Storie di città

Quando l’amore sa essere più forte della malattia

Una dura battaglia contro l'Alzheimer

Le chiedo di poter tornare da lei a farle visita. Le sorrido e lei mi da un bacio sulla guancia. Chiara (nome di fantasia) non mi conosce, eppure per un attimo abbiamo provato qualcosa l'una per l'altra. Mi volta le spalle accennandomi un sorriso e ritorna alle sue faccende. «Seguimi - mi dice – perché dobbiamo andare». E inizia a camminare frettolosamente. Di lì a poco non resta un ricordo di me.

Cammina e cammina, girovaga senza meta alcuna. Lo fa tutti i giorni. Seguo con gli occhi il suo respiro ritmato dal desiderio furioso di porre fine alla sua ansia che non le concede pace.

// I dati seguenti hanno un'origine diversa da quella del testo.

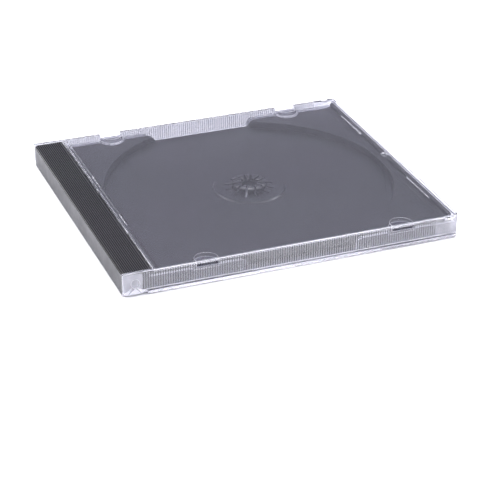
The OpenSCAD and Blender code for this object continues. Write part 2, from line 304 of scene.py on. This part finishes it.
# Each speck: its distances from the hinge side and the near side and its radius, in mm.
specks = [
    (82.0, 24.5, 0.2), (34.3, 10.1, 0.2), (17.8, 40.3, 0.17), (35.9, 27.1, 0.17), (36.0, 10.3, 0.15),
    (123.8, 89.5, 0.12), (128.2, 106.1, 0.13), (56.6, 14.0, 0.14), (129.4, 102.2, 0.1), (126.1, 108.0, 0.11),
    (128.1, 98.1, 0.1), (129.3, 90.9, 0.1), (25.1, 15.3, 0.11), (39.2, 109.1, 0.1), (50.2, 98.5, 0.11),
    (17.9, 14.6, 0.1), (127.6, 93.7, 0.08), (96.0, 71.0, 0.07), (44.0, 62.0, 0.07), (63.0, 33.0, 0.06),
]
disc_centre = Vector((75.9, 62.5))
well_radius = 60
well_floor = 4.2
tray_top = 6.9
speck_lift = 0.02
speck_height = 0.05
speck_sides = 7
luck = random.Random(7)
points = []
faces = []
for x, y, radius in specks:
    in_well = (Vector((x, y)) - disc_centre).length < well_radius
    floor = (well_floor if in_well else tray_top) + speck_lift
    first = len(points)
    for i in range(speck_sides):
        angle = 2 * math.pi * i / speck_sides
        reach = radius * luck.uniform(0.6, 1.3)
        points.append(on_case(x + reach * math.cos(angle), y + reach * math.sin(angle), floor))
    points.append(on_case(x, y, floor + speck_height))
    faces += [(first + i, first + (i + 1) % speck_sides, first + speck_sides) for i in range(speck_sides)]
wear_piece("dust_specks", points, faces, dust, "base")

# The lid: one injection moulding of clear polystyrene, hinged on the base by two pins inside its ears.
# The fine upright ribs of its side walls scatter light. They are too fine for the render to bend light
# through, so the near wall's ribs have a painted lit flank and a painted shaded flank, and the far wall's
# ribs are painted grey, a painted shade for the dimmer surroundings seen through them.
rib_bright = clear_plastic("ribbed_clear_polystyrene_lit", "e0e0e8", "d4d4dc", 0.74, 0.1, 0.2)
rib_dark = clear_plastic("ribbed_clear_polystyrene_shaded", "565660", "4a4a54", 0.9, 0.1, 0.2)
rib_far_painted_shade = clear_plastic("ribbed_clear_polystyrene_far_painted_shade", "74747a", "6c6c72", 1.0, 0.25, 0.35)
# The end of the wall away from the hinge is drawn hazier and lighter, which is painted light.
hazy_painted_light = clear_plastic("hazy_clear_polystyrene_painted_light", "dcdce2", "b0b0ba", 0.7, 0.1, 0.25)
lid_wall_outside = 62.0
foot_outside, foot_top = 62.4, 2.56
wall_end_low, wall_end_high = 2.6, 9.5
hinge_end, opening_end = -63.0, 61.0
plate_edge_low = 8.9
tabs_outside = 50.0
tab_underside_low, tab_underside_high = 6.0, 7.35
window_outside = 60.5
window_low, window_high = 7.3, 8.9
ribs_start, ribs_end = -63.2, 61.2
ribs_low, ribs_high = 2.4, 9.7
tight_spots = [(-57.7, side * 61.2, 10.1) for side in (-1, 1)]


def on_rib(middle, normal):
    """The slanted flanks of the ribs, which turn by 17 to 37 degrees from the wall's face."""
    upright = abs(normal.z) < 0.1 and abs(normal.y) > 0.6
    return upright and 0.3 < abs(normal.x) < 0.6 and abs(middle.y) > lid_wall_outside


def on_wall_end(middle, normal):
    """The smooth ends of the side walls' outer faces, beyond the ribs."""
    outer = abs(normal.y) > facing and abs(middle.y) > lid_wall_outside
    beyond_ribs = middle.x < hinge_end or middle.x > opening_end
    return outer and beyond_ribs and wall_end_low < middle.z < wall_end_high


def in_ribs(point):
    """True for the ends of the fine ribs' edges, which stay sharp."""
    beside = ribs_start < point.x < ribs_end and ribs_low < point.z < ribs_high
    return beside and abs(point.y) > lid_wall_outside


front_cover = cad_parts["front_cover"]
front_cover.data.materials.clear()
front_cover.data.materials.append(clear)
# Painted light and painted shade on the near wall's rib flanks, painted shade on the far wall's.
give_finish(front_cover, rib_far_painted_shade, lambda middle, normal: on_rib(middle, normal) and middle.y > 0)
give_finish(
    front_cover, rib_bright, lambda middle, normal: on_rib(middle, normal) and middle.y < 0 and normal.x < 0
)
give_finish(
    front_cover, rib_dark, lambda middle, normal: on_rib(middle, normal) and middle.y < 0 and normal.x > 0
)
# The foot of each side wall, below the ribs: whitish, a painted glow along its bottom edge.
give_finish(
    front_cover, frosted_glow,
    lambda middle, normal: abs(normal.y) > facing and abs(middle.y) > foot_outside and middle.z < foot_top,
)
# The ends of the lid's side walls beyond the ribs: hazier, and lighter, which is painted light.
give_finish(front_cover, dull_painted_light, lambda middle, normal: on_wall_end(middle, normal) and middle.x < 0)
give_finish(front_cover, hazy_painted_light, lambda middle, normal: on_wall_end(middle, normal) and middle.x > 0)
# The plate's far edge, above the ribs, painted grey like the far ribs: painted shade.
give_finish(
    front_cover, rib_far_painted_shade,
    lambda middle, normal: normal.y > facing and middle.y > lid_wall_outside and middle.z > plate_edge_low,
)
# The undersides of the booklet tabs, and at the same height the tops of the hinge pins, in the shaded rib
# finish: painted shade, so that the windows over them look dark.
give_finish(
    front_cover, rib_dark,
    lambda middle, normal: abs(normal.z) > facing and abs(middle.y) > tabs_outside
    and tab_underside_low < middle.z < tab_underside_high,
)
# The sides of the windows and of the closing slots: whitish, a painted glow framing them.
give_finish(
    front_cover, frosted_glow,
    lambda middle, normal: abs(normal.x) > facing and abs(middle.y) > window_outside
    and window_low < middle.z < window_high,
)
# The lid's edges are rounded in the whitish finish, a painted glow.
# Two corners, where the plate's edge beside the strip meets the side walls, are too tight for a rounded edge.
soften(front_cover, edge_radius, frosted_glow, in_ribs, tight_spots)

# Nick: the near top edge of the lid is chipped over about 2.5 mm, two thirds along from the hinge.
# Broken polystyrene is rough, so the chip looks white.
chip_points = [
    (89.9, 0.1, 10.02), (90.6, 0.03, 9.98), (91.3, 0.02, 10.03), (92.3, 0.12, 10.0),
    (90.3, 0.0, 9.86), (91.1, 0.01, 9.8), (91.9, 0.0, 9.88),
    (90.5, 0.16, 10.09), (91.2, 0.22, 10.1), (91.9, 0.15, 10.09),
]
chip_faces = [
    (0, 4, 1), (4, 5, 1), (1, 5, 2), (5, 6, 2), (2, 6, 3),
    (0, 1, 7), (1, 8, 7), (1, 2, 8), (2, 9, 8), (2, 3, 9),
]
chip_places = [on_case(x, y, z) for x, y, z in chip_points]
wear_piece("edge_chip", chip_places, chip_faces, frosted_glow, "lid")

# The table: white laminate, 6 m square, just under the case. It keeps the case's shadow.
# It is matt and plain, and the clear plastic shows its white.
table_half = 3
table_drop = 0.2
white_laminate, tree, shader = new_finish(
    "white_laminate_table", Base_Color=srgb("fbfbfb"), Roughness=0.6, Specular_IOR_Level=0
)
table_mesh = bpy.data.meshes.new("table")
table_mesh.from_pydata(
    [(-table_half, -table_half, 0), (table_half, -table_half, 0),
     (table_half, table_half, 0), (-table_half, table_half, 0)],
    [], [(0, 1, 2, 3)],
)
table_mesh.materials.append(white_laminate)
table = bpy.data.objects.new("table", table_mesh)
bpy.context.collection.objects.link(table)
table.location.z = -table_drop * mm

# The studio: a dim room with a pale ceiling, and a white sweep low down all round. The lid mirrors the dim
# part of it. Each stop is a height, as the sine of the angle above the horizon, and a grey.
studio_greys = ((0.18, 0.42), (0.32, 0.2), (0.44, 0.2), (0.475, 0.235), (0.62, 0.36))
studio_blue = 1.2
studio_strength = 2.3
scene = bpy.context.scene
world = bpy.data.worlds.new("dim_studio")
world.use_nodes = True
tree = world.node_tree
tree.nodes.clear()
coords = add(tree, "ShaderNodeTexCoord")
height = add(tree, "ShaderNodeSeparateXYZ", links={"Vector": coords.outputs["Generated"]})
sweep_stop = (0.0, (0.5, 0.5, 0.57, 1))
ceiling_stop = (1.0, (0.75, 0.75, 0.75, 1))
wall_stops = [(place, (grey, grey, grey * studio_blue, 1)) for place, grey in studio_greys]
walls = add(
    tree, "ShaderNodeValToRGB", {"stops": [sweep_stop, *wall_stops, ceiling_stop]},
    {"Fac": height.outputs["Z"]},
)
background = add(
    tree, "ShaderNodeBackground", {"Strength": studio_strength}, {"Color": walls.outputs["Color"]}
)
add(tree, "ShaderNodeOutputWorld", links={"Surface": background.outputs[0]})
scene.world = world

# Softboxes: two stand left and right of the camera's line, 43 degrees up, and light the hub's near edge.
# A third hangs almost overhead, and lights the tips of the hub's teeth and all the upward edges.
softbox_size = 0.6
for name, place, watts in (
    ("softbox_left", (-0.684, 0.274, 0.675), 6),
    ("softbox_right", (0.684, -0.274, 0.675), 6),
    ("softbox_above", (0.0885, 0.221, 0.972), 8),
):
    lamp_data = bpy.data.lights.new(name, "AREA")
    lamp_data.shape = "SQUARE"
    lamp_data.size = softbox_size
    lamp_data.energy = watts
    lamp = bpy.data.objects.new(name, lamp_data)
    lamp.location = place
    lamp.rotation_mode = "QUATERNION"
    lamp.rotation_quaternion = (-lamp.location).to_track_quat("-Z", "Y")
    bpy.context.collection.objects.link(lamp)

# The camera: a long lens above the near long side, set off towards the hinge side.
# Its place and angles were fitted to the case's own edges, 142 by 125 mm.
camera_place = Vector((-0.24212, -0.61855, 0.33496))
camera_yaw, camera_pitch, camera_roll = 1.18994, -0.49557, 0.00965
sensor_mm = 36
picture_pixels = 500
focal_pixels = 1770.32
forward = Vector((
    math.cos(camera_pitch) * math.cos(camera_yaw),
    math.cos(camera_pitch) * math.sin(camera_yaw),
    math.sin(camera_pitch),
))
level_right = Vector((math.sin(camera_yaw), -math.cos(camera_yaw), 0))
level_up = level_right.cross(forward)
right = level_right * math.cos(camera_roll) + level_up * math.sin(camera_roll)
up = right.cross(forward)
turn = Matrix((right, up, -forward)).transposed().to_4x4()
camera_data = bpy.data.cameras.new("camera")
camera_data.sensor_width = sensor_mm
camera_data.lens = sensor_mm * focal_pixels / picture_pixels
camera_data.clip_start = 0.01
camera_data.clip_end = 20
camera = bpy.data.objects.new("camera", camera_data)
camera.matrix_world = Matrix.Translation(camera_place) @ turn
bpy.context.collection.objects.link(camera)
scene.camera = camera

# Light runs along inside the clear plates from edge to edge, which takes many bounces.
clear_bounces = 96
scene.view_settings.view_transform = "Standard"
scene.cycles.max_bounces = clear_bounces
scene.cycles.transmission_bounces = clear_bounces
scene.cycles.glossy_bounces = clear_bounces
scene.cycles.diffuse_bounces = 4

E' una donna graziosa di quasi settant'anni, ma non posso far a meno di subirne violentemente il fascino. «Lei aveva sempre avuto una gran cura di sé» mi racconta Stella, sua figlia. Non ha un capello fuori posto e scorgo un leggero filo di trucco sul volto che ne esalta i dolci lineamenti. Oggi quando si guarda allo specchio si piace come un tempo di cui non resta quasi nulla. Li chiamano gusci vuoti perché non direste mai che dietro l'insidiosa ruggine del tempo che logora il corpo nel suo processo naturale si nasconde qualcosa di cui loro presto perdono completamente la percezione. Chiara è malata di Alzheimer da due anni.

La malattia, apparsa dapprima in forma subdola è ora galoppante. Si sta portando via tutti i suoi ricordi, quelli che si conservano parsimoniosamente in soffitta, quelli di una giovane donna che ha iniziato a insegnare all'età di 17 anni, quelli di moglie premurosa e persino quelli che talvolta vorremmo reprimere ma a cui, nel caso di Chiara, sta provvedendo qualcosa di più grande al suo posto.

«Le prime volte insieme ci ridevamo su, ma pian piano che la malattia faceva il suo corso iniziava a nutrire paura. Aveva paura - ci spiega Stella - di non avere più contatto con la realtà. Si rifiutava in tutti i modi di parlarne».

Leggevo da qualche parte che, andare a caccia di ricordi, non è mai un bell'affare. Qualunque cosa trovi sulla tua strada, rimane in ogni caso un nulla di fatto. Queste parole però non consolano, non consolano l'esistenza di Chiara né quella delle persone che hanno vissuto ogni giorno accanto a lei e che non appartengono più alla sua storia se non in qualche vago ricordo, insignificante di fronte a una vita intera.

Mi avvicino alla sua storia in punta di piedi. Nel cortile di villa Nappi un albero di mimose ci ricorda che è quasi primavera. E' lì che la incontro per la prima volta. Stella tre giorni a settimana la porta in questo centro. Gli interventi di villa Nappi mirano di volta in volta al miglioramento delle sue prestazioni cognitive, all'ottimizzazione del suo stato funzionale, al controllo dei sintomi comportamentali e psichici di Chiara e di altre persone affette dalle stesse patologie. Gli operatori del centro si prendono cura di loro, accudendoli con lo stesso riguardo che si ha nei confronti di persone care da sempre. «Mia madre non si è mai fermata un attimo. Non c'era quasi mai – mi racconta Stella - perché si dedicava al volontariato, assistendo negli ospedali i malati oncologici. Le piaceva viaggiare, andare a teatro e dedicarsi ai suoi nipoti». La malattia ha messo un punto a tutto questo. L'Alzheimer distrugge tutto quello che una maestra come lei ti insegna a fare.

Il suo è un destino segnato. Chiara purtroppo non potrà sottrarsi. Stella lo sa. E lei è il suo punto di riferimento. Chiara non ricorda talvolta che lei sia la figlia, ma sa che c'è Stella e che Stella è sua, che si appartengono, che c'è qualcosa di più incredibilmente forte di una malattia, che non annulla il rapporto tra madre e figlia. Dicono che tutto questo sia assolutamente speciale, che talvolta le persone più significative sono le prime a non essere più riconosciute, che non v'è scampo a questo. Ma questo non è il loro caso.

Chiara fra qualche giorno compirà 70 anni. Sicuramente a villa Nappi e a casa le faranno una grande festa. Oggi, festa della donna, non possiamo che dedicarle i nostri auguri.